The Trump scandal spotlight hit aide Hope Hicks this week as the New York Times went long on her legal exposure. One of the last survivors from Trump’s campaign who’s not related to him, Hicks figures highly in what the early Times headline called the “Trump Tower Cover Story.” Hicks, you recall, was on the Air Force One last July with the president when he and his advisers composed a press release to handle the news that Donald Trump Jr., Paul Manafort and Jared Kushner had welcomed a bevy of Russians bearing campaign dirt to Trump Tower the previous year.
According to former Trump spokesman Mark Corallo, Hicks said in a conference call with Corallo and Trump that the emails Donald Jr. wrote about wanting to see Russian-sourced dirt on Hillary Clinton “will never get out.”
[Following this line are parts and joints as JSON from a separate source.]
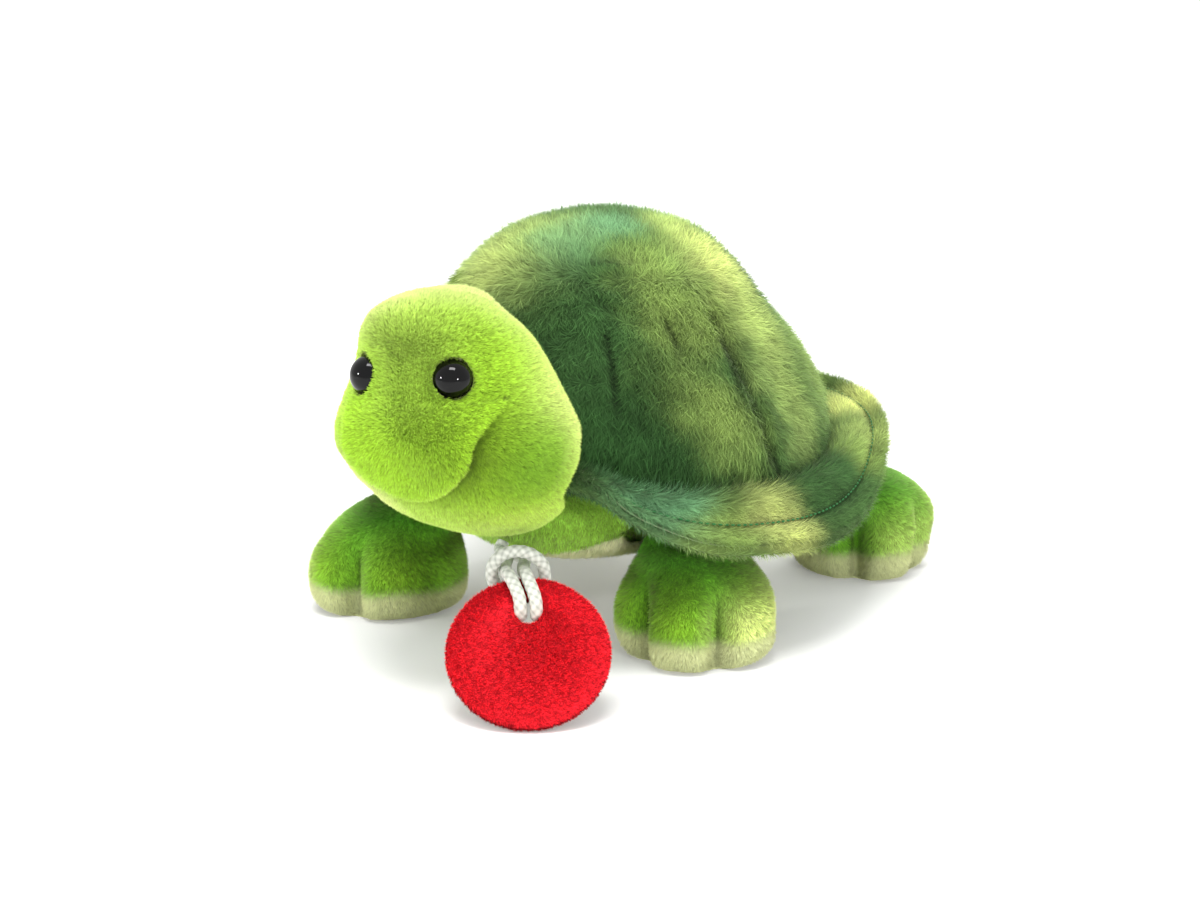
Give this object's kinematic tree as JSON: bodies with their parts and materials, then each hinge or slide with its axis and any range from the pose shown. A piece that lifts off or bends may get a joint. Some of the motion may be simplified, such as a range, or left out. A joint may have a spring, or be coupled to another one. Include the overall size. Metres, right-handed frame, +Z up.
{
  "type": "plush turtle toy",
  "caption": "Stuffed turtle toy with a domed long-pile shell and brim, sewn head and legs that flex, button eyes, and a round felt tag on a looped cord.",
  "frame": {"origin": "on the floor, under the middle of the turtle without its tag and cord", "axes": "+Z up, the face towards -Y, the turtle's left side towards +X"},
  "size_m": [0.1216, 0.1619, 0.0935],
  "materials": {
    "lime_plush": "short soft pile, matte",
    "green_plush": "short soft pile, matte",
    "pale_plush": "short soft pile, matte",
    "shell_fur": "long combed pile, mottled green, matte",
    "brim_lining": "short pile, matte",
    "eye_black": "polished",
    "washer_white": "moulded",
    "tag_red": "woven pile, matte",
    "cord_white": "braided, slight sheen"
  },
  "bodies": {
    "body": {"torso": "green_plush", "belly_panel": "pale_plush", "shell_dome": "shell_fur", "shell_brim": "shell_fur", "brim_lining": "brim_lining"},
    "neck": {"neck": "green_plush"},
    "head": {"head": "lime_plush", "eye_left": "eye_black", "eye_washer_left": "washer_white", "eye_right": "eye_black", "eye_washer_right": "washer_white"},
    "leg_front_left": {"leg_front_left": "green_plush", "sole_front_left": "pale_plush"},
    "leg_front_right": {"leg_front_right": "green_plush", "sole_front_right": "pale_plush"},
    "leg_rear_left": {"leg_rear_left": "green_plush", "sole_rear_left": "pale_plush"},
    "leg_rear_right": {"leg_rear_right": "green_plush", "sole_rear_right": "pale_plush"},
    "tag": {"tag_front": "tag_red", "tag_back": "tag_red", "tag_cord": "cord_white"}
  },
  "joints": [
    {"name": "neck_turn", "type": "hinge", "parent": "body", "child": "neck", "pos_m": [-0.0012, -0.0245, 0.034], "axis": [0, 0, 1], "range_deg": [-6, 6], "stiffness_Nm_per_rad": 0.4},
    {"name": "head_nod", "type": "hinge", "parent": "neck", "child": "head", "pos_m": [-0.0012, -0.04, 0.0385], "axis": [1, 0, 0], "range_deg": [-6, 2], "stiffness_Nm_per_rad": 0.4},
    {"name": "hip_front_left", "type": "hinge", "parent": "body", "child": "leg_front_left", "pos_m": [0.0293, -0.016, 0.0265], "axis": [1, 0, 0], "range_deg": [-8, 8], "stiffness_Nm_per_rad": 0.2},
    {"name": "hip_front_right", "type": "hinge", "parent": "body", "child": "leg_front_right", "pos_m": [-0.0317, -0.016, 0.0265], "axis": [1, 0, 0], "range_deg": [-8, 8], "stiffness_Nm_per_rad": 0.2},
    {"name": "hip_rear_left", "type": "hinge", "parent": "body", "child": "leg_rear_left", "pos_m": [0.0268, 0.042, 0.025], "axis": [1, 0, 0], "range_deg": [-8, 8], "stiffness_Nm_per_rad": 0.2},
    {"name": "hip_rear_right", "type": "hinge", "parent": "body", "child": "leg_rear_right", "pos_m": [-0.0292, 0.042, 0.025], "axis": [1, 0, 0], "range_deg": [-8, 8], "stiffness_Nm_per_rad": 0.2},
    {"name": "tag_swing", "type": "hinge", "parent": "body", "child": "tag", "pos_m": [0.0008, -0.035, 0.02495], "axis": [0, 0, 1], "range_deg": [-3, 12]}
  ]
}
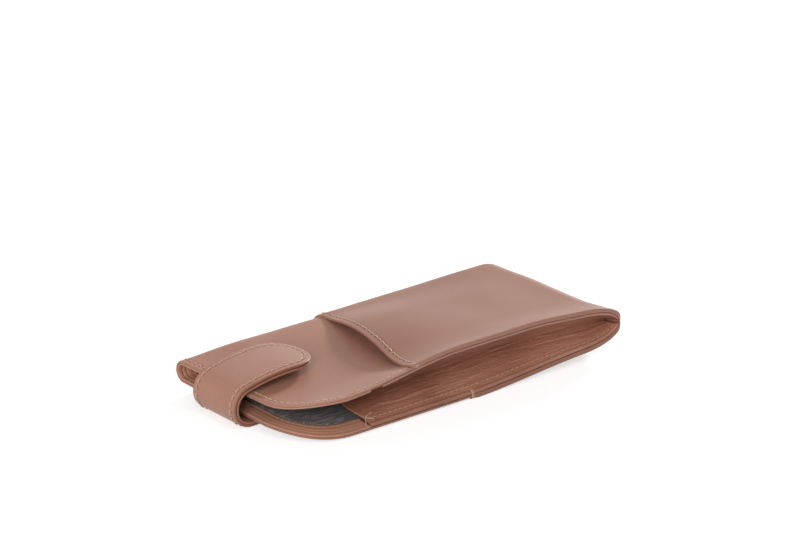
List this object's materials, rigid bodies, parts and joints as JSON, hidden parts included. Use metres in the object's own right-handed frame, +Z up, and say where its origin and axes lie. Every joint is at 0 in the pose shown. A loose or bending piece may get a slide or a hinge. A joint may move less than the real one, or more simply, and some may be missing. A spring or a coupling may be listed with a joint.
{
  "type": "soft spectacle case",
  "caption": "Soft leather slip-in spectacle case with a front slip pocket, folded side gusset and a strap that closes over the mouth with a press stud.",
  "frame": {"origin": "middle of the overall length and width, on the plane that the back rests on", "axes": "+X from the mouth to the sewn end, +Y from the gusset side to the folded side, +Z up from the back to the front"},
  "size_m": [0.1733, 0.0826, 0.0251],
  "materials": {
    "case_leather": "smooth grain, semi-matt",
    "backing_leather": "smooth, matt",
    "gusset_leather": "creased grain, matt",
    "lining_cloth": "woven check, matt",
    "stiffener_board": "matt",
    "press_stud_metal": "satin"
  },
  "bodies": {
    "case": {"body_leather": "case_leather", "pocket_leather": "case_leather", "mouth_facing": "backing_leather", "lining": "lining_cloth", "back_board": "stiffener_board", "front_board": "stiffener_board", "gusset": "gusset_leather", "strap_root_leather": "case_leather", "strap_root_backing": "backing_leather", "snap_stud": "press_stud_metal", "snap_post": "press_stud_metal"},
    "strap_bend": {"strap_bend_leather": "case_leather", "strap_bend_backing": "backing_leather"},
    "strap_tongue": {"strap_tongue_leather": "case_leather", "strap_tongue_core": "stiffener_board", "strap_tongue_backing": "backing_leather", "snap_socket": "press_stud_metal", "snap_spring": "press_stud_metal", "snap_cap": "press_stud_metal"}
  },
  "joints": [
    {"name": "strap_root_bend", "type": "hinge", "parent": "case", "child": "strap_bend", "pos_m": [-0.08373, 0.0057, 0.00213], "axis": [0, -1, 0], "range_deg": [0, 82.5]},
    {"name": "strap_tongue_bend", "type": "hinge", "parent": "strap_bend", "child": "strap_tongue", "pos_m": [-0.08527, 0.0057, 0.01385], "axis": [0, -1, 0], "range_deg": [0, 82.5]}
  ]
}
“That left Mr. Corallo with concerns that Ms. Hicks could be contemplating obstructing justice,” the Times reports. Corallo resigned his position shortly after that. Mueller’s team has notified Trump’s lawyers that the Air Force One statement is one of a dozen topics it wants to question the president about, the Times states.
The opening Hicks appears to have given Mueller reminds us of what a rich obstruction of justice vein awaits the special prosecutor if and when he brings charges. If Trump attempts to retrofit the wet dishrag that is the memo into a weapon to dismiss Rosenstein and Mueller, can he do it without making it look like he committed obstruction of justice again? Leading Democrats have already gone on record saying that’s how they’ll treat such a double sacking. Will Trump take the dare? If he did, it would not be the first time he doubled-down on a bet.